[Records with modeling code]
BEGIN

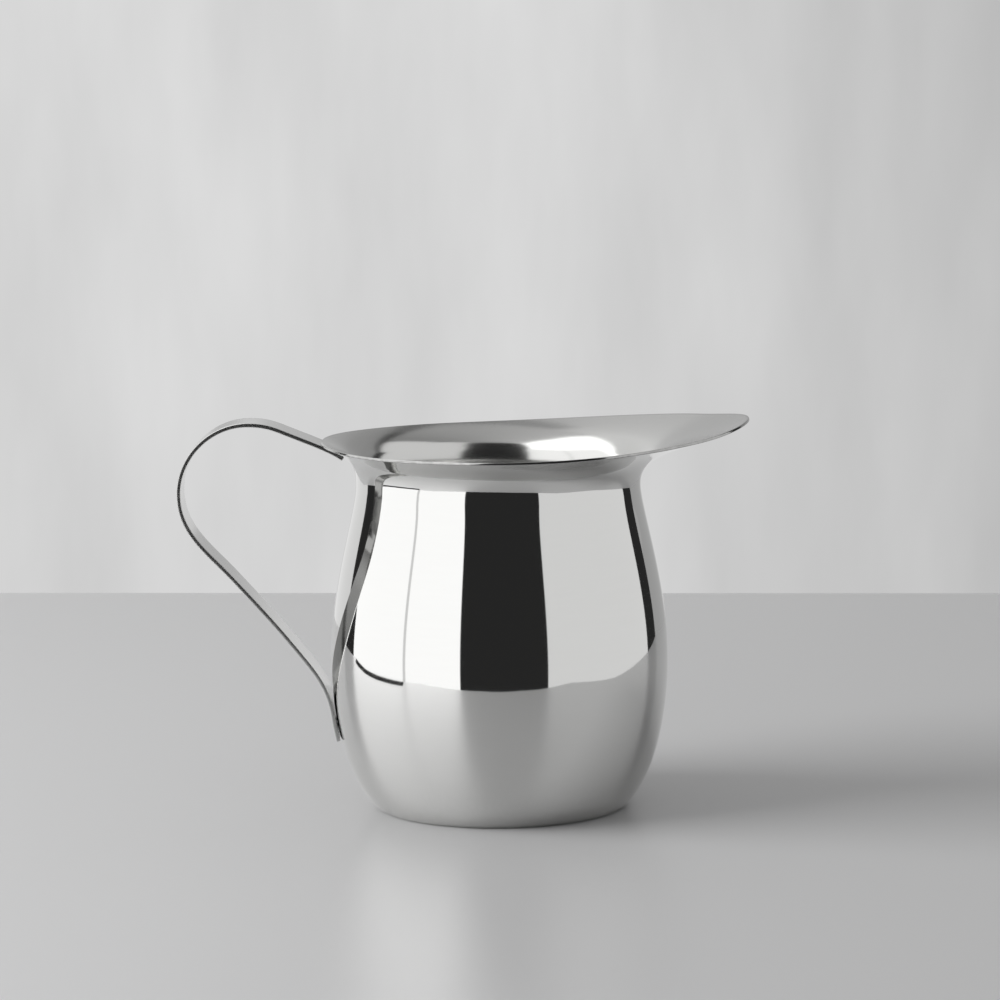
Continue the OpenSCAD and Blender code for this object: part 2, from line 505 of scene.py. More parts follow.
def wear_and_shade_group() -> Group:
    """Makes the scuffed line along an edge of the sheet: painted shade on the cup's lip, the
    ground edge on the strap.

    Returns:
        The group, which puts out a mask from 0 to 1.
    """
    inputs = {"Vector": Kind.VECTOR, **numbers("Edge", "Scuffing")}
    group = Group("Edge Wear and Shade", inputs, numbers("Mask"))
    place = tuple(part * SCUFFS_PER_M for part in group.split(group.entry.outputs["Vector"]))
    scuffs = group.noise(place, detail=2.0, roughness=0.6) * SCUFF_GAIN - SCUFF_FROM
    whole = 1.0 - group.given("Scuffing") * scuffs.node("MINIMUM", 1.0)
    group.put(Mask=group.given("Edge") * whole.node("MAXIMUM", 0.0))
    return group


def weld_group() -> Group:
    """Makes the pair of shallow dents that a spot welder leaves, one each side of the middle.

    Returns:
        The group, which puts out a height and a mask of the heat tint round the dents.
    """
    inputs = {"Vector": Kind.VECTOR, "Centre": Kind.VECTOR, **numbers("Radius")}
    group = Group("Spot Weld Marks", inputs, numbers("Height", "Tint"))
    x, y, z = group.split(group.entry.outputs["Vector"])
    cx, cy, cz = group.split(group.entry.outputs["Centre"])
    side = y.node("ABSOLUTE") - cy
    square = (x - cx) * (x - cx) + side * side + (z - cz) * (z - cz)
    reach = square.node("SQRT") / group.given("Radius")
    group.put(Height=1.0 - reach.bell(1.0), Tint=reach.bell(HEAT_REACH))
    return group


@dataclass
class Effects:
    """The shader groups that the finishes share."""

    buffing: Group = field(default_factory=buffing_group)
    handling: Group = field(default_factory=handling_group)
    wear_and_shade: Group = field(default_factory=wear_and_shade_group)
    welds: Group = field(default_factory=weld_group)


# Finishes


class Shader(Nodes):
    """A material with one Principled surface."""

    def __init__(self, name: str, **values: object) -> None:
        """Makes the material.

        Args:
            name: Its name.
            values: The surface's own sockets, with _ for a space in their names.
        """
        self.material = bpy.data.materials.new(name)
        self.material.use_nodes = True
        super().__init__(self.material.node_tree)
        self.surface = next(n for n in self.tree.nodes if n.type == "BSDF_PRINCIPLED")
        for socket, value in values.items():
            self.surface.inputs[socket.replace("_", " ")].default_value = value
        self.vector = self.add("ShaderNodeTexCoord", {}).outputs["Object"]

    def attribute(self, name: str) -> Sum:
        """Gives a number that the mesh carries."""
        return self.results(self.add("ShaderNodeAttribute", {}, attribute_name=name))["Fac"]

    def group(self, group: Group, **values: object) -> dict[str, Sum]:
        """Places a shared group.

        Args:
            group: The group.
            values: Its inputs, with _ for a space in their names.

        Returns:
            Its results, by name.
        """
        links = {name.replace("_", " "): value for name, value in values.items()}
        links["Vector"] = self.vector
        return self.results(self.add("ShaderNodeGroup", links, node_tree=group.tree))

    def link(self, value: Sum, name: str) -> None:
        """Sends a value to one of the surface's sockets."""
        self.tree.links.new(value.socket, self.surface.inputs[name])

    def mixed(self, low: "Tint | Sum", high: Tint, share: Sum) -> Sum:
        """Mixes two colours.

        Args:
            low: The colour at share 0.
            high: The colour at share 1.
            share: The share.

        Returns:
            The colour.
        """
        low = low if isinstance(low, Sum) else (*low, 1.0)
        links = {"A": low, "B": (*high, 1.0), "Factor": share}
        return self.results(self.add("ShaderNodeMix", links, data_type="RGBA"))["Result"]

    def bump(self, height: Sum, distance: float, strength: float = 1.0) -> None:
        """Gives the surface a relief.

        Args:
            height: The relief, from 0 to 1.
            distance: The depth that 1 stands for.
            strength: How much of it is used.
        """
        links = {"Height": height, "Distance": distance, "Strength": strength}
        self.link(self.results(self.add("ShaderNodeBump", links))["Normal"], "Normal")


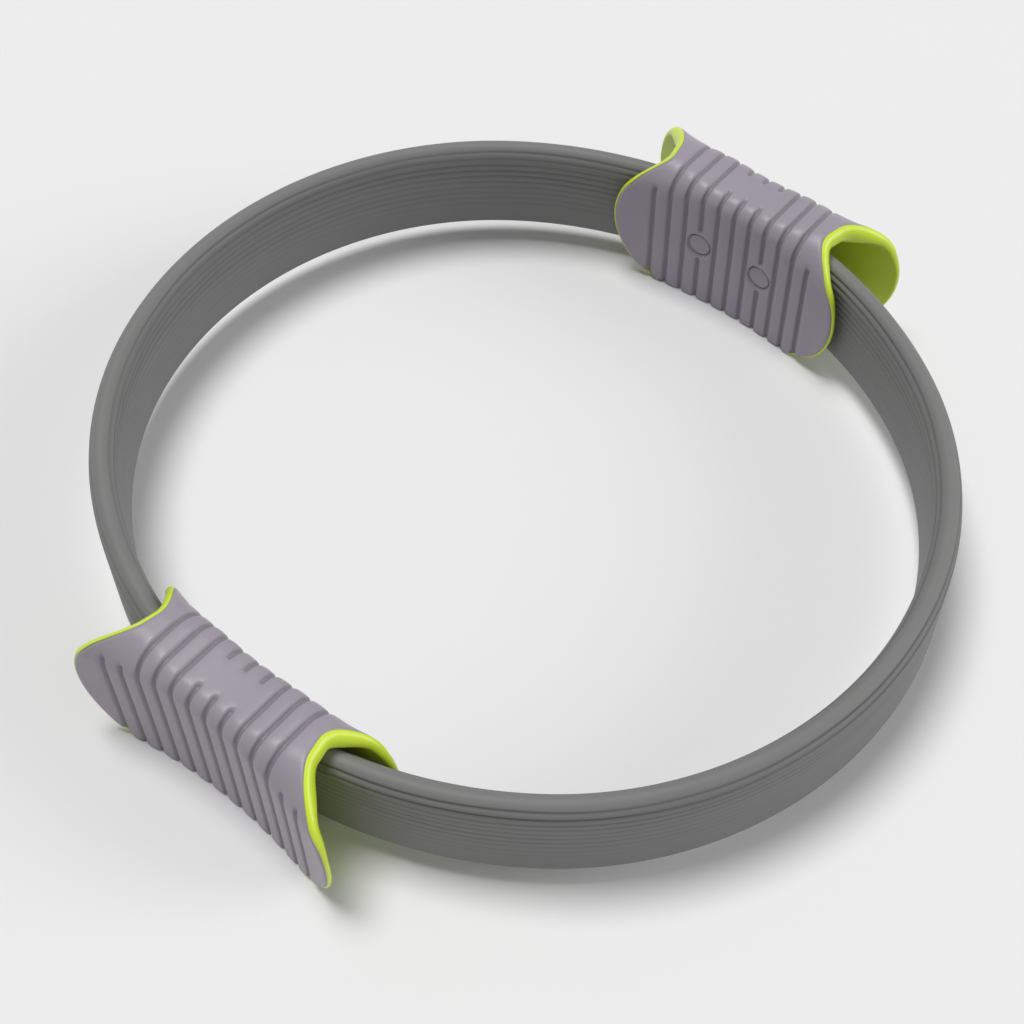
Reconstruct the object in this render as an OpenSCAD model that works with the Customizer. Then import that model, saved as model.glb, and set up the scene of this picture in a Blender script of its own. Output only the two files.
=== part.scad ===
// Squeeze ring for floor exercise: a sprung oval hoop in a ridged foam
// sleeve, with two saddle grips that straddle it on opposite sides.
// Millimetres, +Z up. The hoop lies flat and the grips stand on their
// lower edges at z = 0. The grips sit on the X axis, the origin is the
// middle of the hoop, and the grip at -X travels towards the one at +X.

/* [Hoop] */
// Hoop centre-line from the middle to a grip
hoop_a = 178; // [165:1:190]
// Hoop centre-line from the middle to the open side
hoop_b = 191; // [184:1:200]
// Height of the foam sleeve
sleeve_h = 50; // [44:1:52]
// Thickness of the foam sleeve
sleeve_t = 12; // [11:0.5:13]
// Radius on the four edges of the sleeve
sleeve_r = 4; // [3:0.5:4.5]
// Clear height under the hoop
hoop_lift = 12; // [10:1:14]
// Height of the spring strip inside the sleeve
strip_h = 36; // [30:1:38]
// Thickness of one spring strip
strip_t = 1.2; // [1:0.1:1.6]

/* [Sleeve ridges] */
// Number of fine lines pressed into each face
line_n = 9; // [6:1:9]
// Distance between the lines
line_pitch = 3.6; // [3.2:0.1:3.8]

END

— Instructions to follow —
Write out every line from the records above, word for word.

— Task answer —
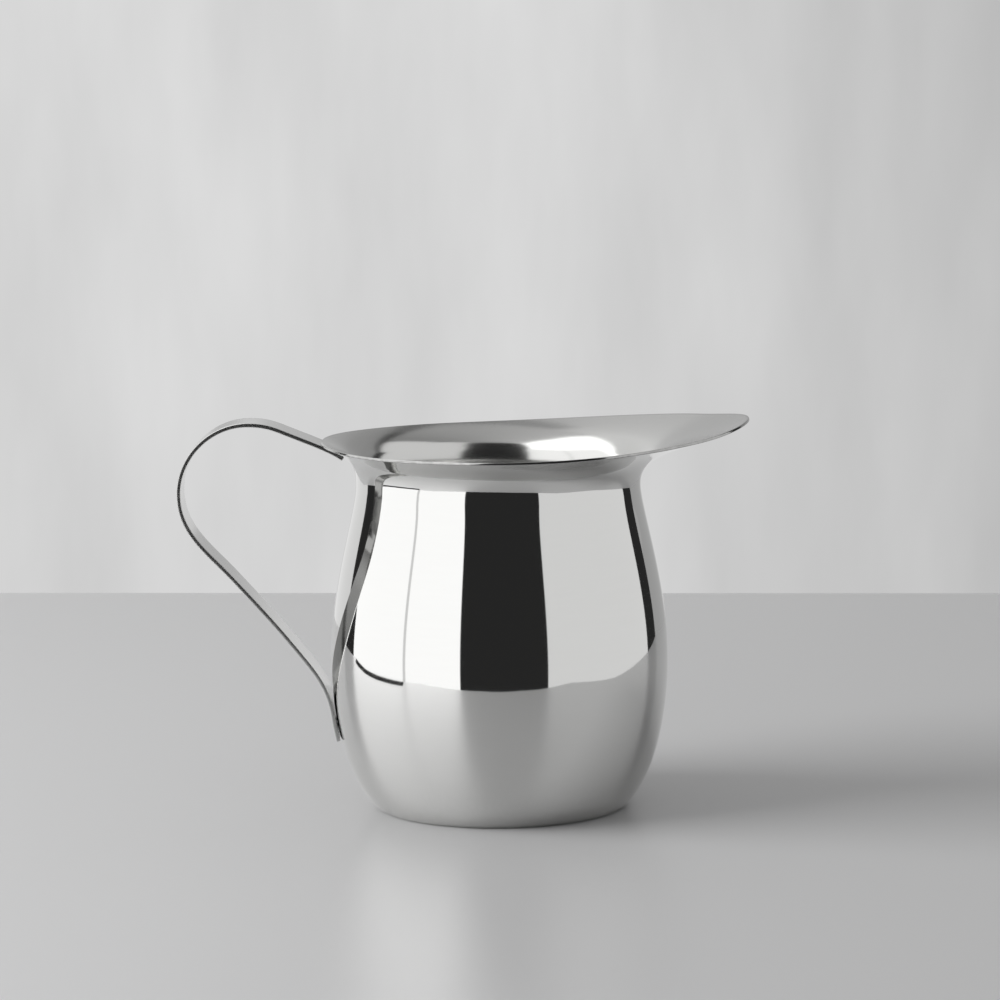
Continue the OpenSCAD and Blender code for this object: part 2, from line 505 of scene.py. More parts follow.
def wear_and_shade_group() -> Group:
    """Makes the scuffed line along an edge of the sheet: painted shade on the cup's lip, the
    ground edge on the strap.

    Returns:
        The group, which puts out a mask from 0 to 1.
    """
    inputs = {"Vector": Kind.VECTOR, **numbers("Edge", "Scuffing")}
    group = Group("Edge Wear and Shade", inputs, numbers("Mask"))
    place = tuple(part * SCUFFS_PER_M for part in group.split(group.entry.outputs["Vector"]))
    scuffs = group.noise(place, detail=2.0, roughness=0.6) * SCUFF_GAIN - SCUFF_FROM
    whole = 1.0 - group.given("Scuffing") * scuffs.node("MINIMUM", 1.0)
    group.put(Mask=group.given("Edge") * whole.node("MAXIMUM", 0.0))
    return group


def weld_group() -> Group:
    """Makes the pair of shallow dents that a spot welder leaves, one each side of the middle.

    Returns:
        The group, which puts out a height and a mask of the heat tint round the dents.
    """
    inputs = {"Vector": Kind.VECTOR, "Centre": Kind.VECTOR, **numbers("Radius")}
    group = Group("Spot Weld Marks", inputs, numbers("Height", "Tint"))
    x, y, z = group.split(group.entry.outputs["Vector"])
    cx, cy, cz = group.split(group.entry.outputs["Centre"])
    side = y.node("ABSOLUTE") - cy
    square = (x - cx) * (x - cx) + side * side + (z - cz) * (z - cz)
    reach = square.node("SQRT") / group.given("Radius")
    group.put(Height=1.0 - reach.bell(1.0), Tint=reach.bell(HEAT_REACH))
    return group


@dataclass
class Effects:
    """The shader groups that the finishes share."""

    buffing: Group = field(default_factory=buffing_group)
    handling: Group = field(default_factory=handling_group)
    wear_and_shade: Group = field(default_factory=wear_and_shade_group)
    welds: Group = field(default_factory=weld_group)


# Finishes


class Shader(Nodes):
    """A material with one Principled surface."""

    def __init__(self, name: str, **values: object) -> None:
        """Makes the material.

        Args:
            name: Its name.
            values: The surface's own sockets, with _ for a space in their names.
        """
        self.material = bpy.data.materials.new(name)
        self.material.use_nodes = True
        super().__init__(self.material.node_tree)
        self.surface = next(n for n in self.tree.nodes if n.type == "BSDF_PRINCIPLED")
        for socket, value in values.items():
            self.surface.inputs[socket.replace("_", " ")].default_value = value
        self.vector = self.add("ShaderNodeTexCoord", {}).outputs["Object"]

    def attribute(self, name: str) -> Sum:
        """Gives a number that the mesh carries."""
        return self.results(self.add("ShaderNodeAttribute", {}, attribute_name=name))["Fac"]

    def group(self, group: Group, **values: object) -> dict[str, Sum]:
        """Places a shared group.

        Args:
            group: The group.
            values: Its inputs, with _ for a space in their names.

        Returns:
            Its results, by name.
        """
        links = {name.replace("_", " "): value for name, value in values.items()}
        links["Vector"] = self.vector
        return self.results(self.add("ShaderNodeGroup", links, node_tree=group.tree))

    def link(self, value: Sum, name: str) -> None:
        """Sends a value to one of the surface's sockets."""
        self.tree.links.new(value.socket, self.surface.inputs[name])

    def mixed(self, low: "Tint | Sum", high: Tint, share: Sum) -> Sum:
        """Mixes two colours.

        Args:
            low: The colour at share 0.
            high: The colour at share 1.
            share: The share.

        Returns:
            The colour.
        """
        low = low if isinstance(low, Sum) else (*low, 1.0)
        links = {"A": low, "B": (*high, 1.0), "Factor": share}
        return self.results(self.add("ShaderNodeMix", links, data_type="RGBA"))["Result"]

    def bump(self, height: Sum, distance: float, strength: float = 1.0) -> None:
        """Gives the surface a relief.

        Args:
            height: The relief, from 0 to 1.
            distance: The depth that 1 stands for.
            strength: How much of it is used.
        """
        links = {"Height": height, "Distance": distance, "Strength": strength}
        self.link(self.results(self.add("ShaderNodeBump", links))["Normal"], "Normal")


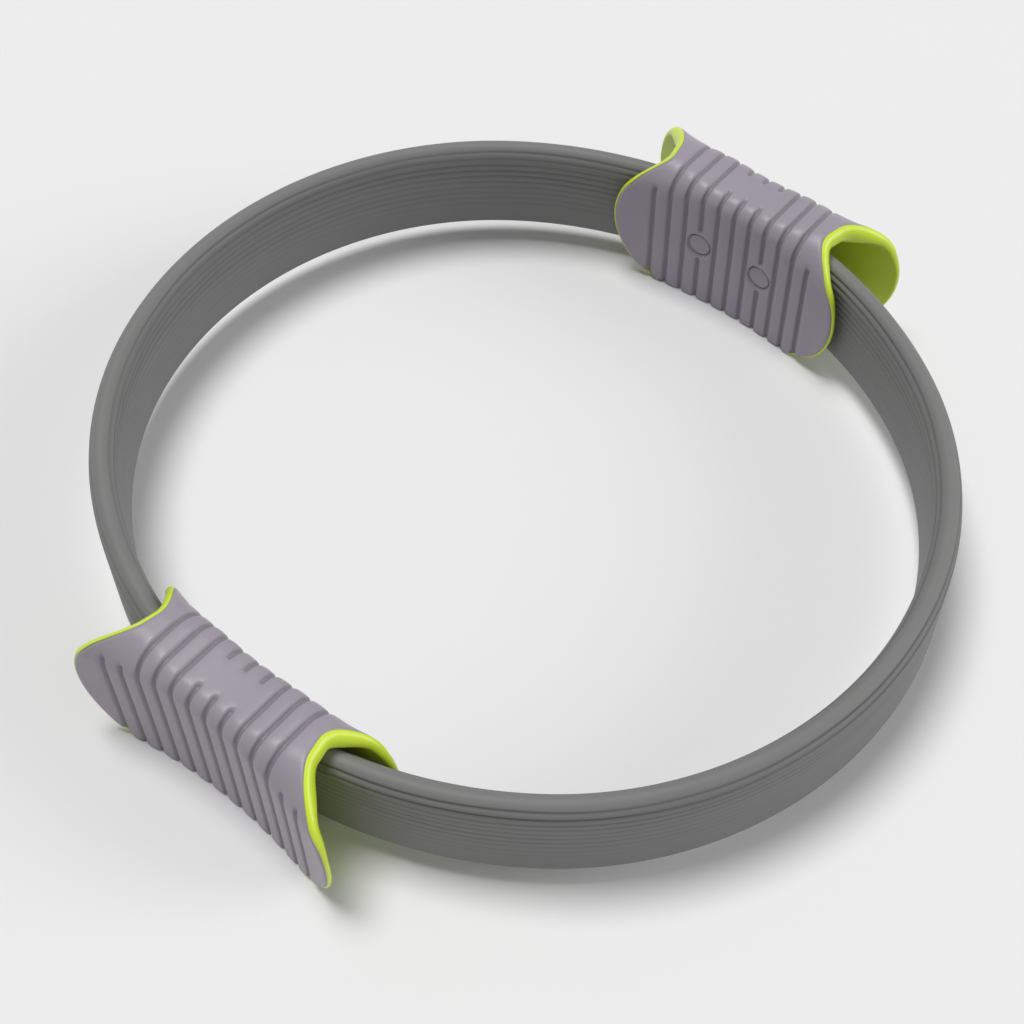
Reconstruct the object in this render as an OpenSCAD model that works with the Customizer. Then import that model, saved as model.glb, and set up the scene of this picture in a Blender script of its own. Output only the two files.
=== part.scad ===
// Squeeze ring for floor exercise: a sprung oval hoop in a ridged foam
// sleeve, with two saddle grips that straddle it on opposite sides.
// Millimetres, +Z up. The hoop lies flat and the grips stand on their
// lower edges at z = 0. The grips sit on the X axis, the origin is the
// middle of the hoop, and the grip at -X travels towards the one at +X.

/* [Hoop] */
// Hoop centre-line from the middle to a grip
hoop_a = 178; // [165:1:190]
// Hoop centre-line from the middle to the open side
hoop_b = 191; // [184:1:200]
// Height of the foam sleeve
sleeve_h = 50; // [44:1:52]
// Thickness of the foam sleeve
sleeve_t = 12; // [11:0.5:13]
// Radius on the four edges of the sleeve
sleeve_r = 4; // [3:0.5:4.5]
// Clear height under the hoop
hoop_lift = 12; // [10:1:14]
// Height of the spring strip inside the sleeve
strip_h = 36; // [30:1:38]
// Thickness of one spring strip
strip_t = 1.2; // [1:0.1:1.6]

/* [Sleeve ridges] */
// Number of fine lines pressed into each face
line_n = 9; // [6:1:9]
// Distance between the lines
line_pitch = 3.6; // [3.2:0.1:3.8]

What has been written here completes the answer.